In fact, the two-year-old Crack Users Project conducted by Street 
Health sprang directly from a survey conducted by workers handing out 
the crack kits, said Paula Tookey, who oversees the CUP.

"The general sort of attitude from a lot of service agencies is that 
crack users are difficult - their behaviour is uncontrollable, they 
are distrustful," Ms. Tookey said. "So we figured ... what would 
happen if we opened our door and welcomed crack users in?"

The project has since trained 20 crack users as outreach workers, 10 
of whom are still working and four of whom have landed paying jobs 
doing similar work, Ms. Tookey said.

Hundreds of users have attended the three-times-weekly drop-ins at 
the health centre, where they can get help.

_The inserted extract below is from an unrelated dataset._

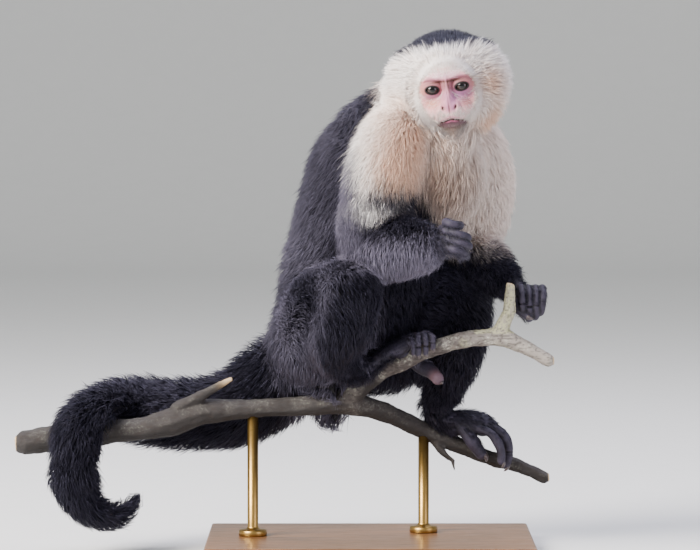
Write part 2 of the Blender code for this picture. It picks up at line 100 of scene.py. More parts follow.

Despite all of this, it still comes down to whether a drug user 
really wants to be helped, said Bonnie, a 38-year-old Toronto woman 
who has used crack, off and on, for the past 10 years.

"If you really want the help, the help is there for you," she said in 
an interview last week at the Meeting Place, at Queen and Bathurst 
Streets. "They're not going to hold your hand, though. You've got to 
want to do it.

"I don't blame anyone for where I am," Bonnie said. "I'm here because 
of my own problems, and when I'm ready to quit, I'm ready."